The Czech Philharmonic is the foremost Czech orchestra and has long held a place among the most esteemed representatives of Czech culture on the international scene. The beginning of its rich history is linked to the name of Antonín Dvořák, who on 4 January 1896 conducted the ensemble’s inaugural concert. Although the orchestra performs a broad range of the basic international repertoire, it is sought out most often for its superb interpretations of works by the Czech classics, in a tradition built by excellent conductors like Václav Talich, Rafael Kubelík, Karel Ančerl, and Václav Neumann. The ensemble has won many international honours for its recordings, the first of which it made already in 1929: Smetana’s My Country with Talich. In 2008 the prestigious magazine Gramophone ranked it among the twenty best orchestras of the world. Since the inception of the Dvořák Prague Festival the Czech Philharmonic has been its resident orchestra.
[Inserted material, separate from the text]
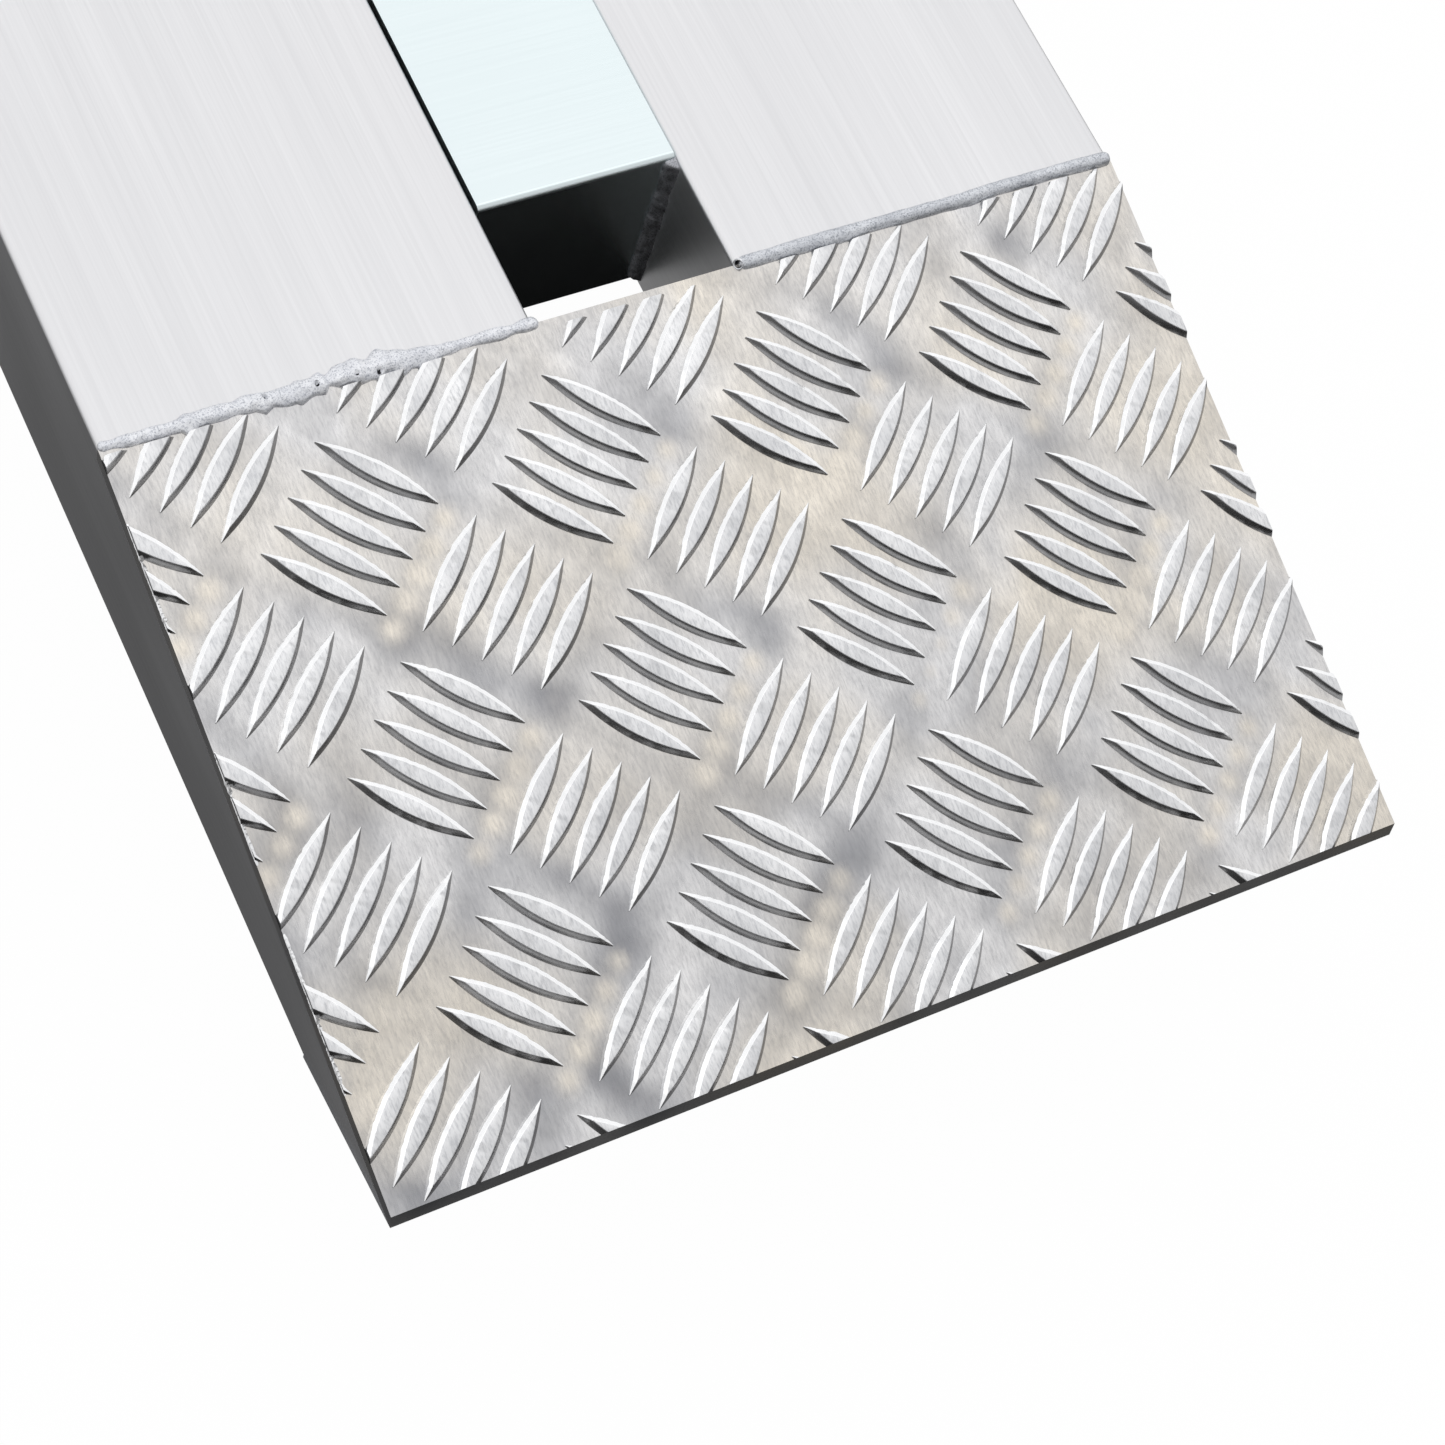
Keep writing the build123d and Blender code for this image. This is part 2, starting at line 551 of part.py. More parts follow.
# ---- Rubber bumpers that keep the folded sections apart
BUMPER_HEAD_Z = BOTTOM / 2
with BuildPart() as bumpers:
    with Locations(*[(sign * RAIL_X, BUMPER_Y, BOTTOM / 2) for sign in (-1, 1)]):
        Cylinder(BUMPER_RADIUS, BOTTOM)
    fillet(bumpers.edges().filter_by(GeomType.CIRCLE).group_by(Axis.Z)[0], radius=BUMPER_EDGE)
    for sign in SIDES.values():
        with Locations(Plane((sign * RAIL_X, BUMPER_Y, 0), x_dir=(1, 0, 0), z_dir=(0, 0, -1))):
            CounterBoreHole(
                BUMPER_SCREW_RADIUS + WASHER_PLAY, BUMPER_BORE_RADIUS, BUMPER_HEAD_Z, depth=BOTTOM
            )
bumpers.part.label = "bumpers"
export_step(bumpers.part, "parts/bumpers.step")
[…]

The American violinist Hilary Hahn is one of the most sought-after performers of the present time. She began playing violin already before her fourth birthday and at the age of ten was admitted to the famous Curtis Institute of Music, where she studied with the world-renowned Russian-American violinist Jascha Brodsky. At eleven she debuted as a soloist with the Baltimore Symphony Orchestra. Her first performance in Europe was at the age of sixteen in 1995, when she performed Beethoven's Violin Concerto in Munich with the Bavarian Radio Symphony under Lorin Maazel. Hahn appears with the most important orchestras and conductors of the world and is regularly invited to prestigious international music festivals. Her discography comprises almost two dozen recordings for Deutsche Grammophon and Sony Classical. She is known for her efforts in promoting contemporary music; several composers, including Edgar Meyer and Jennifer Higdon, have written works especially for her.
The Rudolfinum is one of the most important Neo-Renaissance edifices in the Czech Republic. In its conception as a multi-purpose cultural centre it was quite unique in Europe at the time of its construction. Based on a joint design by two outstanding Czech architects, Josef Zítek and Josef Schultz, a magnificent building was erected serving for concerts, as a gallery, and as a museum. The grand opening on 7 February 1885 was attended by Crown Prince Rudolph of Austria, in whose honour the structure was named. In 1896 the very first concert of the Czech Philharmonic Orchestra took place in the Rudolfinum's main concert hall, under the baton of the composer Antonín Dvořák whose name was later bestowed on the hall.